Burne- Jones’s assured treatment of large scale compositions, evident in his painted subjects, was fundamental to the success of the tapestries. Designed to be viewed some thirteen feet above the ground, the heads of some of the artist’s elongated figiires were deliberately cropped in order to maximize their dramatic effect. The height of the narrative tapestries was uniformly 2.4 metres (eight feet) and the verdure subjects were 1.5 metres (five feet) high. The length of each narrative panel was determined by the area of wall to be covered; the longest being The Attainment at almost 7.6 metres (25 feet). This particular panel was completed in time for inclusion in the Arts and Crafts Exhibition at the New Gallery in 1893 (89).” The series was woven between 1892 and 1895 and occupied Merton Abbey’s three looms for much of this period.” The tapestries were extremely expensive costing D’Arcy £3,500, of which £1,000 was paid to Burne-Jones for his designs.

“The Arras Tapestries of the San Graal at Stanmore Hall.” The Studio. 15 (1898): 98-104.

Examples of the now famous arras tapestry made after designs by Sir Edward Burne-Jones for Stanmore Hall, have been pictured in The Studio. The first time in connection with an article on Artistic Houses. (September 1893); the second (July 1894) as illustrations to an interview with William Morris, on the revival of Tapestry Weaving. But at neither date was the series so complete that the whole scheme could be brought together for the interest of those who are debarred from seeing the originals.

Now, thanks to the courtesy of Mr. D’Arcy, the owner of the beautiful house wherein these notable examples of a revived craft do duty as decoration of the dining-room, some of the completed tapestries and many of the preliminary cartoons for the series have been seen at the Arts and Crafts Exhibition. We find that the original designs by the late Sir Edward Burne-Jones “are not above fifteen inches high,” and that beyond slight indications of colour they are merely elaborate and carefully drawn studies, which the workers at Merton Abbey, taught by Mr. Dearle under Morris’s supervision, translated to the actual fabric. These were worked from enlarged Scanned images of portions of the original designs touched up by Burne-Jones, who usually limited his attention to the heads and hands, leaving the purely ornamemntal details to to Messrs. Morris and Co. In Mr.Aymer Vallance’s monograph there is a description of the tapestry so accurate and sympathetic that it seems better to quote literally in place of describing it anew.

“The scheme of this decoration is to illustrate the Arthurian romance, more particularly that part of it which deals with the quest of the San Graal. The main division consists of a series of figure-subject panels. Their height is uniformly eight feet, but they vary in width according to the dimensions of the several spaces they have to fill round the room.
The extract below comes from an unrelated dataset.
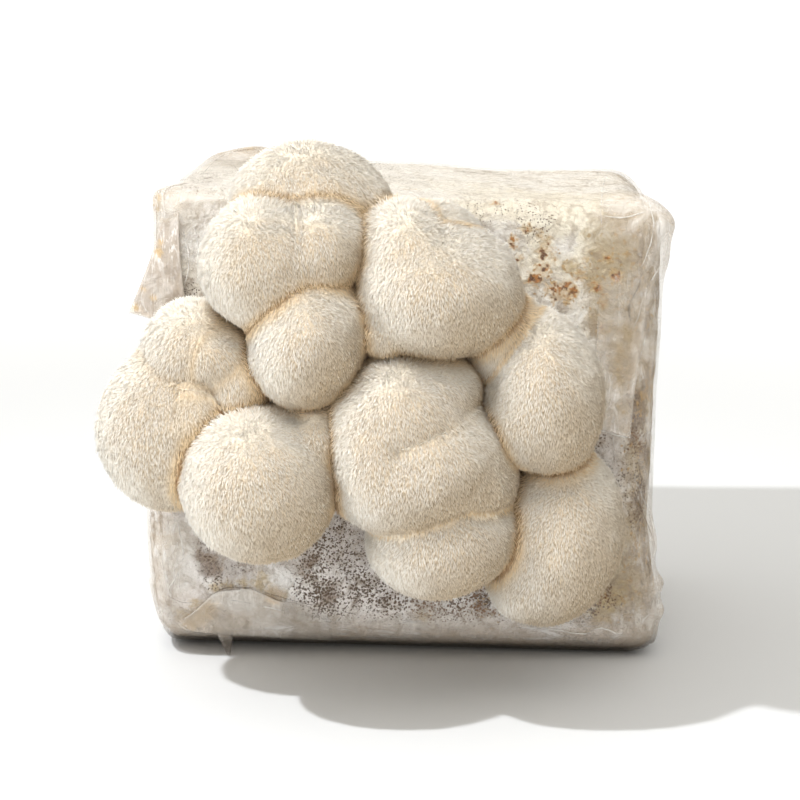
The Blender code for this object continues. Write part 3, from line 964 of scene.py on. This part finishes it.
def blockMaterial():
    nodes = Nodes("mycelium skin")
    cover = {name: nodes.attribute(name) for name in patches}
    wide = nodes.noise(30.0, detail=5.0, rough=0.65, warp=0.4)
    middle = nodes.noise(115.0, detail=6.0, rough=0.65, warp=0.8)
    fine = nodes.noise(430.0, detail=4.0, rough=0.65)
    height = nodes.height()
    sides = nodes.attribute("sides")

    # cream at the top, greyer lower down as a painted shade under the heads, with tan and white mottles
    colour = nodes.coats(
        (0.88, 0.835, 0.805), (nodes.span(height, 0.05, 0.14), (0.91, 0.87, 0.79)),
        (nodes.span(wide, 0.42, 0.62, 0.0, 0.5), (0.84, 0.82, 0.78)),
        (nodes.span(middle, 0.48, 0.68, 0.0, 0.6), (0.42, 0.34, 0.25)),
        (nodes.span(middle, 0.44, 0.32, 0.0, 0.5), (0.86, 0.85, 0.82)),
    )
    for name, (share, tint) in patchTints.items():
        edge = fine if name == "ochre" else middle
        colour = nodes.mix(nodes.spread(cover[name], edge, share), colour, tint)
    grains = nodes.cells(310.0, nodes.stirred(260.0, 0.004))
    gaps = nodes.times(nodes.span(grains, 0.42, 0.68), nodes.span(middle, 0.38, 0.58))
    # upright smears where the bag has rubbed the sides, the brown foot, painted light on the top edge and
    # painted shade at the very bottom
    smear = nodes.noise(1.0, detail=5.0, rough=0.65, vector=nodes.stretched((240.0, 240.0, 70.0)), warp=0.7)
    freckles = nodes.flecks(420.0, nodes.times(nodes.most(cover["rusty"], cover["tan"]), 0.8))
    colour = nodes.coats(
        colour,
        (nodes.span(fine, 0.55, 0.75, 0.0, 0.35), (0.30, 0.22, 0.15)),
        (nodes.times(gaps, 0.45), (0.30, 0.225, 0.155)),
        # painted light: the top edge made lighter
        (nodes.span(height, 0.184, 0.188, 0.0, 0.7), (0.90, 0.87, 0.81)),
        (nodes.times(nodes.times(sides, nodes.span(smear, 0.47, 0.58)), 0.8), (0.22, 0.155, 0.10)),
        (nodes.times(nodes.times(sides, nodes.span(smear, 0.45, 0.36)), 0.6), (0.72, 0.67, 0.61)),
        # the brown foot: partly its own stain, partly painted shade
        (nodes.times(nodes.attribute("foot"), 0.8), (0.40, 0.30, 0.20)),
        # painted shade: near black at the very bottom, where the block meets the floor
        (nodes.span(height, 0.007, 0.001), (0.05, 0.036, 0.026)),
        (nodes.times(freckles, 0.75), (0.47, 0.30, 0.12)),
    )

    # dark sawdust grains that break through the skin, thicker in patches
    loose = nodes.span(nodes.noise(19.0, detail=3.0), 0.50, 0.66, 0.0, 0.6)
    density = nodes.less(nodes.most(cover["specks"], loose), nodes.times(cover["white"], 0.5))
    speck = nodes.most(nodes.grains(880.0, density), nodes.flecks(1250.0, nodes.times(density, 0.8)))
    rusty = nodes.times(cover["rusty"], nodes.span(middle, 0.35, 0.6))
    sawdust = nodes.mix(rusty, (0.10, 0.058, 0.033), (0.26, 0.11, 0.035))
    colour = nodes.mix(nodes.times(speck, 0.97), colour, sawdust)

    # single rusty spots with a soft ochre halo
    wobbly = nodes.stirred(420.0, 0.008)
    nearest = 1.0
    for x, y, z, radius in onFront(rustSpots, 4):
        away = nodes.distance((x * mm + 0.004, y * mm + 0.004, z * mm + 0.004), wobbly)
        nearest = nodes.math("MINIMUM", nearest, nodes.less(away, radius * 1.25 * mm))
    rust = nodes.mix(nodes.span(fine, 0.4, 0.6), (0.13, 0.05, 0.02), (0.47, 0.20, 0.05))
    colour = nodes.coats(
        colour, (nodes.span(nearest, 0.0, 0.0018, 0.6, 0.0), (0.60, 0.40, 0.17)),
        (nodes.span(nearest, -0.0006, 0.0003, 1.0, 0.0), rust),
    )

    nodes.set("Base Color", colour)
    nodes.set("Roughness", nodes.span(middle, 0.2, 0.8, 0.75, 0.95))
    nodes.set("Specular IOR Level", 0.3)
    relief = nodes.plus(nodes.times(fine, 0.6), middle)
    relief = nodes.less(relief, nodes.times(grains, 0.25))
    relief = nodes.less(relief, nodes.times(speck, 0.3))
    nodes.set("Normal", nodes.bump(relief, 0.0032, 0.9))
    return nodes.owner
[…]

Of these panels it will suffice to describe one which, though neither the largest nor the most conspicuous, is yet, in point of beauty, second in none in the set. The subject is the Failure of Lancelot. It contains but two figures. In the foreground Sir Lancelot is represented lying asleep, his back leaning against the stone side of a water-cistern, his feet pointing to the door, shut against him and guarded by an angel warder of the Temple of the Holy Graal. The angel’s wings, blue as the depths of a sapphire, harmonise with the pale blue of his sleeves, while his white and yellow brocaded robe contrasts with the rich crimson surcoat of the mailed knight, whose limbs are encased partly in plate, partly in chain armour. . . . The whole composition is in a subdued tone of colour, with beams of strong light streaming through the chinks of the door, where they fall upon armour and blades of grass.”

Other panels represent The Arrival of Sir Galahad to take his place in the in the Siege Perilous, The Knights Departing on the Quest, The Failure of Sir Gawaine, The Vision of the Holy Graal,’ and a ship at anchor.

The Attainment.  The Vision of the Holy Grail to Sir Galahad,  Sir Bors and Sir Perceval.  Stanmore Hall , Studio, XV,1899.

Several of the panels are hung, by way of a dado, other tapestries bearing scrolls with legends in Gothic characters describing the subject above it. The design of these is a thicket with deer and on the branches of its trees hang the shields of the Knights of the Round Table with their proper heraldric charges.

The illustrations here reproduced show, for the first time, the effect of the tapestries in silk, and give sufficient idea of the other decorations of the room, the lightly-wrought ceiling in moulded plaster, the paneled embrasures, doors, and buffet, and its simply designed furniture.

With hangings as sumptuous as these tapestries it is obviously essential that the rest of an apartment; this size should be kept simple; or rather it is more in accordance with modern taste, for precedents to the contrary exist both in Gothic and Renaissance. Indeed, it may be left an open question whether pattern and colour as sumptuous as these efforts of Morris and Burne-Junes do not need rather ornate treatment of the accessories to keep it in rightful place. Be this as it may, the whole room is a noteworthy monument to the art of the two great men who produced it, and to the energy of the one who not merely revived the ancient craft but reared up a number of trained workers to carry on its best traditions. Among the many works of the decorative revival, as initiated and developed by Morris, there is scarce one so complete and so important as this. For it is the only example of a complete series of arras tapestries designed and wrought for a given room, and so stands alone and memorable.